Thursday, January 28, 2010

Three of a Kind

Here Comes Cookie/Love in Bloom/Six of a Kind is quite a triple bill. Three old comedies featuring George Burns and Gracie Allen on one DVD. I'll review in order of goodness:

Six of a Kind: Mild-mannered bank clerk Charlie Ruggles and his overbearing wife Mary Boland are going to drive to California for on a long-awaited vacation. Unbeknownst to Charlie, an embezzler sneaked $50,000 into his luggage. Also, his wife has advertised for another couple to come along to share expenses - and it turns out to be George Burns and Gracie Allen, and her great Dane.

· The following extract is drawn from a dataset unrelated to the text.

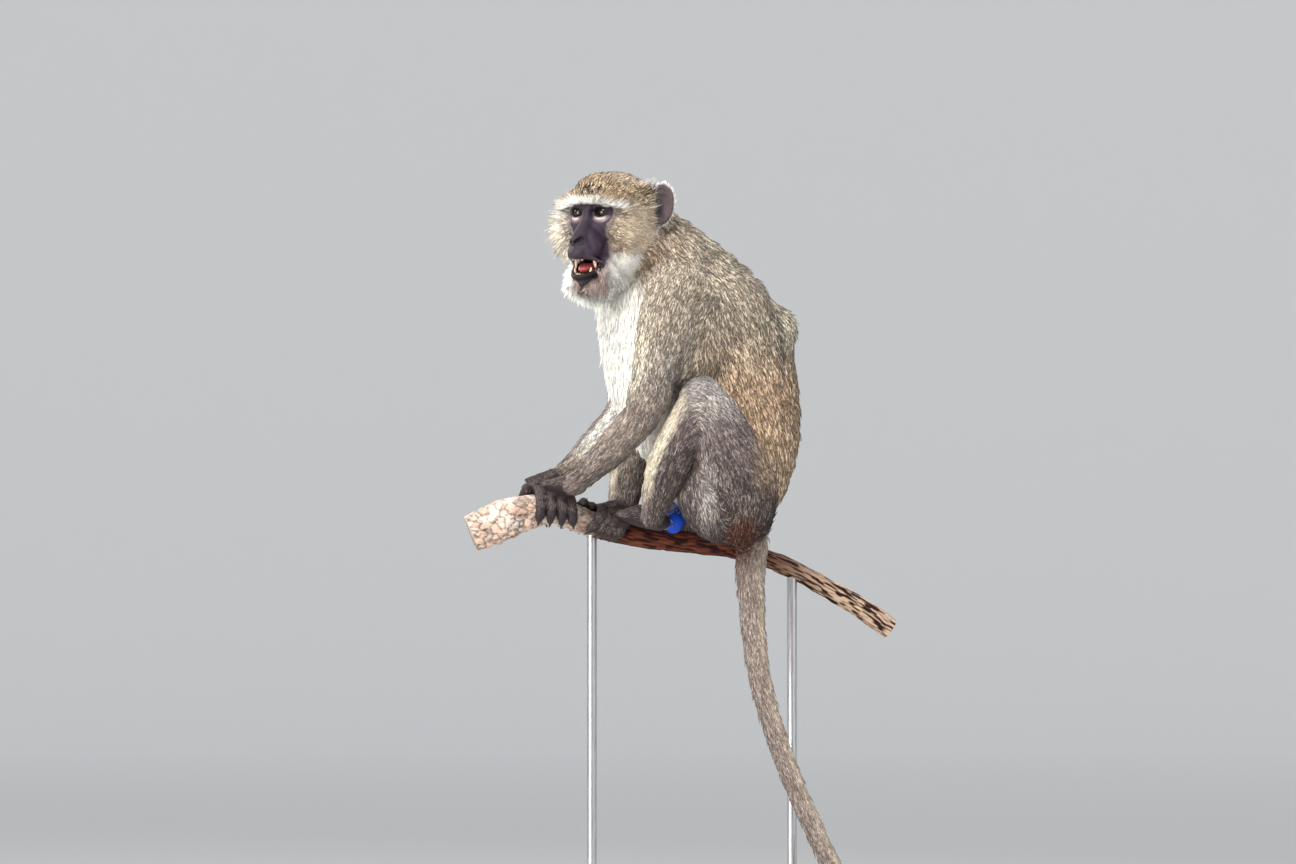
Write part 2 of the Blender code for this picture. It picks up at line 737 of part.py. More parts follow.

Things are crazy enough, but when they reach Nuggetsville NV, they stay in a hotel run by Alison Skipworth and Sherrif W.C. Fields.

This is directed by Leo McCarey, who later directed Ruggles and Boland in Ruggles of Red Gap. I love Charlie Ruggles, from Charlie's Aunt on. He has great chemistry with the imposing Mary Boland.

Alison Skipworth worked with W.C. Fields twice before, in Tillie and Gus and Alice in Wonderland - big pictures, not a B movie like this one. She plays a Marie Dressler type, and very well. Fields does his pool table routine, made famous on stage (and including in some other films I'm not bothering to look up).

All these and Gracie Allen too. This is still a B movie, but well worth watching if you like this kind of thing.

Here Comes Cookie: Gracie Allen and Betty Furness are daughters of a millionaire. To keep a gigolo from marrying Furness, Papa gives all his money to daughter Gracie. When she finds out that actors are starving in the Depression, she fills the Park Avenue mansion with out-of-work vaudeville actors.

Gracie's form of insanity is strong here - nothing she says makes sense, except in her world, where it all makes sense. The supporting cast is good as well, particularly Andrew Tombes, as Botts the butler.

My major problem is - not enough vaudeville. We see a trained seal (in a bathtub), a guy on a unicycle and some dancing trumpeters. But we only get one full act: a guy who plays everything with drumsticks: drums, chairs, the set. I would have liked to see more juggling, acrobats, knife throwers and maybe a Zouave act. So? I like vaudeville.

Love in Bloom: This one is a little different. Dixie Lee (Mrs. Bing Crosby?) has run away from her abusive father's carnival to go starve in the Big City. She meets tenor Joe Morrison and they fall in love. Meanwhile, her sister, Gracie Allen, who does a hootchy-cootchy dance in the carnival and George Burns, who plays the Kally-Ope, are sent to look for her.

Really, this is 2 movies jammed together: a Depression love story about two starving kids, one from a good family, the other one carny. This movie is a melodrama with a few songs and no comedy at all. The other movie is a Burns and Allen act, with Gracie talking crazy and George getting exasperated.

They intersect when Papa shows up to get his daughter back to dance in the carnival. This guy is a real piece of work - he isn't a charming scoundrel, he's a true shitheel. It appears that he was prostituting Lee since she was 14, as well as teaching her to steal and cheat at cards. Usually, when a character has a disreputable history in burlesque or the carnival, it seems kind of quaint. In this movie, you can see how it would make a girl unfit for clean society.

The ending, while technically a happy one, is so egregious that it may put you off movies forever. I'm going to recommend this DVD, and recommend that you skip Love in Bloom.

In conclusion, just to confuse things, Gracie sings Lookie Lookie Lookie, Here Comes Cookie in Love in Bloom.

1 comment:

KJ said...

Had I known about this movie in advance, I couldn't have found a 10-foot pole fast enough to not touch the thing with.
It's a creepy glorification of extremely dysfunctional families, with the subtext that healthy people shouldn't try to leave such families because it's "disloyal" (what's really happening is that these families can't let the healthy people go because they need them to keep rescuing them from their self-imposed problems). Even George Burns, whose film persona is normally gentle, comes off as devious, unscrupulous, and scary. And this was supposed to be a heart-warming comedy.